Bug #85518 Distinct operations on temp tables allocate too little memory for sort keys
Submitted: 17 Mar 2017 14:11 Modified: 20 Mar 2017 16:35
Reporter: Steinar Gunderson Email Updates:
Status: Closed Impact on me:
None 
Category:MySQL Server: Optimizer Severity:S3 (Non-critical)
Version: OS:Any
Assigned to: CPU Architecture:Any

[17 Mar 2017 14:11] Steinar Gunderson
Description:
remove_dup_with_hash_index(), which is used for DISTINCT of temp tables in certain cases, assumes that the sort key of all fields is smaller than or equal to the record's length in memory. (It also forgets to send sort_length() through strnxfrmlen.) This is obviously not correct for UCA collations.

How to repeat:
SET sql_mode='';
CREATE TABLE t1(c1 int, c2 VARCHAR(1) COLLATE utf8mb4_0900_as_cs);
INSERT INTO t1 VALUES (1, 'a');
INSERT INTO t1 VALUES (2, 'A');
SELECT DISTINCT c2 FROM t1 GROUP BY c1;
DROP TABLE t1;

In debug mode, this will cause an assertion failure.
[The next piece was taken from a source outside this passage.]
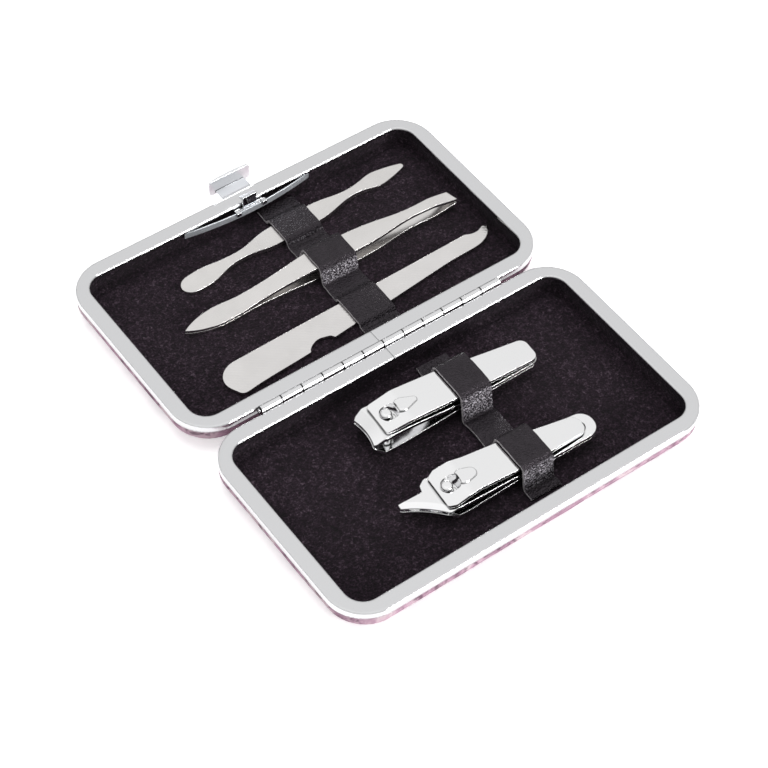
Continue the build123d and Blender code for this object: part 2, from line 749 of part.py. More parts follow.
def make_file(plane):
    """Nail file: knife-shaped blade, cleaning notch in its edge, hooked tip."""
    with BuildPart() as blade:
        with BuildSketch(plane):
            with BuildLine():
                round_end = Spline(*file_end, tangents=((-1, 0), (1, 0.1)))
                belly = Spline(round_end @ 1, *file_belly)
                notch = Spline(belly @ 1, *file_notch, tangents=((0.4, 1), (0.5, -1)))
                edge = Line(notch @ 1, file_edge)
                hook = Spline(edge @ 1, *file_hook, tangents=((1, 0.05), (0.1, 1)))
                tip = Spline(hook @ 1, *file_tip, tangents=((0.1, 1), (-1, -0.2)))
                hollow = Spline(tip @ 1, *file_hollow, tangents=((-1, -0.2), (-1, 0.3)))
                Line(hollow @ 1, round_end @ 0)
            make_face()
        extrude(amount=file_thickness)
    save(blade, "nail_file")


# ---------------------------------------------------------------- straps
def strap_plane(x, turn):
    """Upright plane along a strap: x from the hinge line towards the rear, y up."""
    return Plane(
        origin=(x, hinge_y, floor_z),
        x_dir=(sin(radians(turn)), cos(radians(turn)), 0),
        z_dir=(cos(radians(turn)), -sin(radians(turn)), 0),
    )


def make_strap(name, plane, width, points):
    """One leather strip: down on the lining between tools, up and over each tool."""
    radii = [strap_shoulder if height > 2 * strap_shoulder else strap_bend for _, height in points[1:-1]]
    with BuildPart() as strap:
        with BuildSketch(plane):
            with BuildLine():
                FilletPolyline(*points, radius=radii)
                offset(amount=strap_thickness, side=Side.LEFT)
            make_face()
        extrude(amount=width / 2, both=True)
    save(strap, name)


def loop_over(start, angle, plan, top, lean, strap):
    """Strap's inner path over one tool, from its low-y side to its high-y side."""
    x, turn, width = strap
    slope = tan(radians(angle))
    lows = []
    highs = []
    for across in (-width / 2, width / 2):
        edge_x = x + across * cos(radians(turn))
        meet = start[1] + (edge_x - start[0]) * slope + across * sin(radians(turn))
        middle = meet / (cos(radians(turn)) - slope * sin(radians(turn)))
        tool_x = edge_x + middle * sin(radians(turn))
        half_width = width_at(plan, (tool_x - start[0]) / cos(radians(angle)))
        lows.append(middle - half_width)
        highs.append(middle + half_width)
    low = min(lows) - strap_side_gap
    high = max(highs) + strap_side_gap
    height = top + strap_gap
    return [(low - lean, fit_gap), (low, height), (high, height), (high + lean, fit_gap)]


# ---------------------------------------------------------------- build
for half_name, side, first_knuckle in (("front", FRONT, 0), ("rear", REAR, 1)):
    make_frame(f"{half_name}_frame", side)
    make_skin(f"{half_name}_skin", side)
    make_tray(f"{half_name}_tray", side)
    make_lining_wall(f"{half_name}_lining_wall", side)
    make_lining_floor(f"{half_name}_lining_floor", side)
    make_leaf(f"{half_name}_hinge_leaf", side, first_knuckle)

make_pin()
make_clasp_stem()
make_clasp_cap()
make_clasp_spring()

make_clipper(
    "large",
    tool_plane(large_post, large_angle, large_height, large_tilt),
    (large_depth, large_low_depth),
    (large_open, large_rivet),
    large_edge,
    (large_blade_plan, large_blade_near, large_lever_plan),
    (large_blade_corner, large_lever_corner),
    large_lever_top,
    large_boss,
)
make_clipper(
    "small",
    tool_plane(small_post, small_angle, small_height, small_tilt),
    (small_depth, small_low_depth),
    (small_open, small_rivet),
    small_edge,
    (small_blade_plan, small_blade_near, small_lever_plan),
    (small_blade_corner, small_lever_corner),
    small_lever_top,
    small_boss,
)

make_pusher(tool_plane(pusher_start, pusher_angle, tool_rest))
make_tweezers(tool_plane(tweezers_start, tweezers_angle, tool_rest))
make_file(tool_plane(file_start, file_angle, tool_rest))

lip_in = gap_half + rim_land
front_strap = (front_strap_x, front_strap_turn, front_strap_width)
large_loop = loop_over(large_post, large_angle, large_blade_plan, large_strap_top, large_strap_lean, front_strap)
small_loop = loop_over(small_post, small_angle, small_blade_plan, small_strap_top, small_strap_lean, front_strap)
make_strap(
    "front_strap",
    strap_plane(front_strap_x, front_strap_turn),
    front_strap_width,
    [
        (front_strap_far - lip_out, fit_gap),
        *small_loop,
        *large_loop,
        (-lip_in - front_strap_near, fit_gap),
    ],
)

rear_strap = (rear_strap_x, rear_strap_turn, rear_strap_width)
file_loop = loop_over(
    (file_start[0], file_start[1] + file_middle), file_angle, file_strap_plan,
    file_thickness + tool_rest, file_strap_lean, rear_strap,
)
tweezers_loop = loop_over(
    tweezers_start, tweezers_angle, tweezers_strap_plan,
    tweezers_height + tool_rest, tweezers_strap_lean, rear_strap,
)
pusher_loop = loop_over(
    pusher_start, pusher_angle, pusher_strap_plan,
    pusher_thickness + tool_rest, pusher_strap_lean, rear_strap,
)
make_strap(
    "rear_strap",
    strap_plane(rear_strap_x, rear_strap_turn),
    rear_strap_width,
    [
        (lip_in + rear_strap_near, fit_gap),
        *file_loop,
        *tweezers_loop,
        *pusher_loop,
        (lip_out - rear_strap_far, fit_gap),
    ],
)
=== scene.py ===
"""Looks of the manicure set case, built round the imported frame.

Lengths are in metres; only Strap and the short profile lists take millimetres.
"""

import math

import bmesh
import bpy
from mathutils import Matrix, Vector, noise


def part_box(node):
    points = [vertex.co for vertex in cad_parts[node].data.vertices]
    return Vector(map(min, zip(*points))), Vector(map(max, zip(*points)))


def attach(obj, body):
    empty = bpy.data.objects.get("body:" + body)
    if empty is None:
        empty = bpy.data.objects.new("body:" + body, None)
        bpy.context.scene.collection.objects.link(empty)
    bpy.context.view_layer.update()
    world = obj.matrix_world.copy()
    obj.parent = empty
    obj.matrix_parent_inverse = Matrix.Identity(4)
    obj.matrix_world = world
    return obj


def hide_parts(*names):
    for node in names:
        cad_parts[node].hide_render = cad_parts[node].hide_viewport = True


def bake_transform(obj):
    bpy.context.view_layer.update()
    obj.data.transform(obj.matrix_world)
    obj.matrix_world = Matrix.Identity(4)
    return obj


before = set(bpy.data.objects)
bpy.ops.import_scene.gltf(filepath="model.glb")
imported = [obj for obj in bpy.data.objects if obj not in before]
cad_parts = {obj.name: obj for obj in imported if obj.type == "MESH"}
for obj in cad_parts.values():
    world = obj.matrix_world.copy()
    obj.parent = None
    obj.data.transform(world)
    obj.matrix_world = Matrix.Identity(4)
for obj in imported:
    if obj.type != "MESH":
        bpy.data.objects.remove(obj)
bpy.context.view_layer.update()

MM = 0.001
SIDES = {"front": -1, "rear": 1}

# ---- camera, in the part's frame ----
CAMERA_AT = Vector((-0.22595, -0.30034, 0.45269))
CAMERA_LOOK = Vector((0.38185, 0.50050, -0.77697))
CAMERA_ROLL = math.radians(-1.777)
CAMERA_LENS = 103.96
SENSOR_WIDTH = 36.0

# ---- sizes read from the frame ----
rim_low = {half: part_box(f"{half}_frame")[0] for half in SIDES}
rim_high = {half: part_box(f"{half}_frame")[1] for half in SIDES}
rim_top = rim_high["front"].z
rim_length = rim_high["front"].x - rim_low["front"].x
rim_width = rim_high["front"].y - rim_low["front"].y
lining_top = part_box("front_lining_floor")[1].z
flange_bottom = rim_low["front"].z
hinge_y = (rim_high["front"].y + rim_low["rear"].y) / 2

# ---- details of the chromed frames and of the hinge ----
RIM_CORNER = 11.5 * MM
RIM_LAND = 4.45 * MM
OPENING_CORNER = 5.4 * MM
HINGE_LENGTH = 77.0 * MM
KNUCKLES = 12
KNUCKLE_GAP = 0.12 * MM
KNUCKLE_PITCH = (HINGE_LENGTH + KNUCKLE_GAP) / KNUCKLES
opening_width = rim_width - 2 * RIM_LAND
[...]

In release mode, it will silently think that a == A, because the field allocated for c2's sort key is too small to hold all of it (missing strnxfrmlen call).

Suggested fix:
Calculate the field width correctly. This needs to be done before calling the function, in order to get the comparison against the sort buffer size right.
[20 Mar 2017 16:35] Paul DuBois
Posted by developer:
 
Noted in 8.0.2 changelog.

DISTINCT operations on temporary tables could produce incorrect
results due to allocation of too-small comparison keys.